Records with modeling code
(begin)

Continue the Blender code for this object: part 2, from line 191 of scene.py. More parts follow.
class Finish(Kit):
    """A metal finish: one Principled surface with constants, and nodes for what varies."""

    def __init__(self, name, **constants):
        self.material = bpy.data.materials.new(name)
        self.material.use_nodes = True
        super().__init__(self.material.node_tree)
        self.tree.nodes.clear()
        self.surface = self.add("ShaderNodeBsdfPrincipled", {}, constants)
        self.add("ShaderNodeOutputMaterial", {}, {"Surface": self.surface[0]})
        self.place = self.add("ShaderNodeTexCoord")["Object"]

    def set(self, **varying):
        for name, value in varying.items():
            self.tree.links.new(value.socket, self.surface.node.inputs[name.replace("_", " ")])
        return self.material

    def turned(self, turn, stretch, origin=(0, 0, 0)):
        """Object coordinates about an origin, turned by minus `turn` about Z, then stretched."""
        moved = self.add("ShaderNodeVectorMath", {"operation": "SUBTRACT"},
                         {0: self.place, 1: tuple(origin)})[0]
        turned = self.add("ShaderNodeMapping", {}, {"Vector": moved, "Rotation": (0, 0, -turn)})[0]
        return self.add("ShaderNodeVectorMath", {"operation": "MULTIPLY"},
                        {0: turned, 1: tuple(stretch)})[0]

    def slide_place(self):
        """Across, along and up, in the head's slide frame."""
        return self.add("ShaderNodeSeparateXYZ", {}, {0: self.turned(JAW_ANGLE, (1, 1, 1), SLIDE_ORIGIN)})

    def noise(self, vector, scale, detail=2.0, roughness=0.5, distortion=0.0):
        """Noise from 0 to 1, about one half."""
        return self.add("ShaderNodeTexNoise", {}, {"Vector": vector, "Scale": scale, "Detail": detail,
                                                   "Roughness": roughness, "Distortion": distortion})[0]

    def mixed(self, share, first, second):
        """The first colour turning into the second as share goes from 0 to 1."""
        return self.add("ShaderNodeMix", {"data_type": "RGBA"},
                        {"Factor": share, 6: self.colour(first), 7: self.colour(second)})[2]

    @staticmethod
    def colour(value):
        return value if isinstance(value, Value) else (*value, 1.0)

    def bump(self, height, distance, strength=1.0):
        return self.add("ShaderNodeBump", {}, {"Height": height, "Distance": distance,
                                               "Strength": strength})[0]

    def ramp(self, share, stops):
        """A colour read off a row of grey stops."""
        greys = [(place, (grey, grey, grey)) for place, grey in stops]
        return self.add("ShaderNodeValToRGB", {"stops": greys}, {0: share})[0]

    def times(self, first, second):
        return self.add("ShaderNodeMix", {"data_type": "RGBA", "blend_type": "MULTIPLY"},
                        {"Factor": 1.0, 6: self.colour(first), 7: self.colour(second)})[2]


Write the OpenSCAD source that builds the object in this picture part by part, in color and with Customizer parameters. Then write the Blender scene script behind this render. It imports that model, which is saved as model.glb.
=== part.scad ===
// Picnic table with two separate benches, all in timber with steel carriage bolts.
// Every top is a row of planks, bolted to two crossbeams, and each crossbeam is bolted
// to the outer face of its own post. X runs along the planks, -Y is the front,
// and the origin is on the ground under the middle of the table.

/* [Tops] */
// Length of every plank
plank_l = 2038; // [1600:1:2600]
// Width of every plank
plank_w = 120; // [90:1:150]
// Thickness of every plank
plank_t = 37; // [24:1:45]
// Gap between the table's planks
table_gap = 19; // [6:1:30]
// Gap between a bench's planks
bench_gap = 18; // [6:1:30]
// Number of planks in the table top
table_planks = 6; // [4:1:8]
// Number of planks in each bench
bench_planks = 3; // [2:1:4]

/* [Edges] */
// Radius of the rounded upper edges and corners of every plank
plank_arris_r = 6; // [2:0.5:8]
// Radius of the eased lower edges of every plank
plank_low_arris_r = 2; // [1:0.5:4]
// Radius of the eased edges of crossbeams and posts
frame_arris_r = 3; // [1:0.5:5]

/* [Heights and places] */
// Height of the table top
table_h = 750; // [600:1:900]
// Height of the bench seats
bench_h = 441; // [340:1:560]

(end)

(Problem): Write the listing out again, exactly as it reads.

(Result of the task):
Continue the Blender code for this object: part 2, from line 191 of scene.py. More parts follow.
class Finish(Kit):
    """A metal finish: one Principled surface with constants, and nodes for what varies."""

    def __init__(self, name, **constants):
        self.material = bpy.data.materials.new(name)
        self.material.use_nodes = True
        super().__init__(self.material.node_tree)
        self.tree.nodes.clear()
        self.surface = self.add("ShaderNodeBsdfPrincipled", {}, constants)
        self.add("ShaderNodeOutputMaterial", {}, {"Surface": self.surface[0]})
        self.place = self.add("ShaderNodeTexCoord")["Object"]

    def set(self, **varying):
        for name, value in varying.items():
            self.tree.links.new(value.socket, self.surface.node.inputs[name.replace("_", " ")])
        return self.material

    def turned(self, turn, stretch, origin=(0, 0, 0)):
        """Object coordinates about an origin, turned by minus `turn` about Z, then stretched."""
        moved = self.add("ShaderNodeVectorMath", {"operation": "SUBTRACT"},
                         {0: self.place, 1: tuple(origin)})[0]
        turned = self.add("ShaderNodeMapping", {}, {"Vector": moved, "Rotation": (0, 0, -turn)})[0]
        return self.add("ShaderNodeVectorMath", {"operation": "MULTIPLY"},
                        {0: turned, 1: tuple(stretch)})[0]

    def slide_place(self):
        """Across, along and up, in the head's slide frame."""
        return self.add("ShaderNodeSeparateXYZ", {}, {0: self.turned(JAW_ANGLE, (1, 1, 1), SLIDE_ORIGIN)})

    def noise(self, vector, scale, detail=2.0, roughness=0.5, distortion=0.0):
        """Noise from 0 to 1, about one half."""
        return self.add("ShaderNodeTexNoise", {}, {"Vector": vector, "Scale": scale, "Detail": detail,
                                                   "Roughness": roughness, "Distortion": distortion})[0]

    def mixed(self, share, first, second):
        """The first colour turning into the second as share goes from 0 to 1."""
        return self.add("ShaderNodeMix", {"data_type": "RGBA"},
                        {"Factor": share, 6: self.colour(first), 7: self.colour(second)})[2]

    @staticmethod
    def colour(value):
        return value if isinstance(value, Value) else (*value, 1.0)

    def bump(self, height, distance, strength=1.0):
        return self.add("ShaderNodeBump", {}, {"Height": height, "Distance": distance,
                                               "Strength": strength})[0]

    def ramp(self, share, stops):
        """A colour read off a row of grey stops."""
        greys = [(place, (grey, grey, grey)) for place, grey in stops]
        return self.add("ShaderNodeValToRGB", {"stops": greys}, {0: share})[0]

    def times(self, first, second):
        return self.add("ShaderNodeMix", {"data_type": "RGBA", "blend_type": "MULTIPLY"},
                        {"Factor": 1.0, 6: self.colour(first), 7: self.colour(second)})[2]


Write the OpenSCAD source that builds the object in this picture part by part, in color and with Customizer parameters. Then write the Blender scene script behind this render. It imports that model, which is saved as model.glb.
=== part.scad ===
// Picnic table with two separate benches, all in timber with steel carriage bolts.
// Every top is a row of planks, bolted to two crossbeams, and each crossbeam is bolted
// to the outer face of its own post. X runs along the planks, -Y is the front,
// and the origin is on the ground under the middle of the table.

/* [Tops] */
// Length of every plank
plank_l = 2038; // [1600:1:2600]
// Width of every plank
plank_w = 120; // [90:1:150]
// Thickness of every plank
plank_t = 37; // [24:1:45]
// Gap between the table's planks
table_gap = 19; // [6:1:30]
// Gap between a bench's planks
bench_gap = 18; // [6:1:30]
// Number of planks in the table top
table_planks = 6; // [4:1:8]
// Number of planks in each bench
bench_planks = 3; // [2:1:4]

/* [Edges] */
// Radius of the rounded upper edges and corners of every plank
plank_arris_r = 6; // [2:0.5:8]
// Radius of the eased lower edges of every plank
plank_low_arris_r = 2; // [1:0.5:4]
// Radius of the eased edges of crossbeams and posts
frame_arris_r = 3; // [1:0.5:5]

/* [Heights and places] */
// Height of the table top
table_h = 750; // [600:1:900]
// Height of the bench seats
bench_h = 441; // [340:1:560]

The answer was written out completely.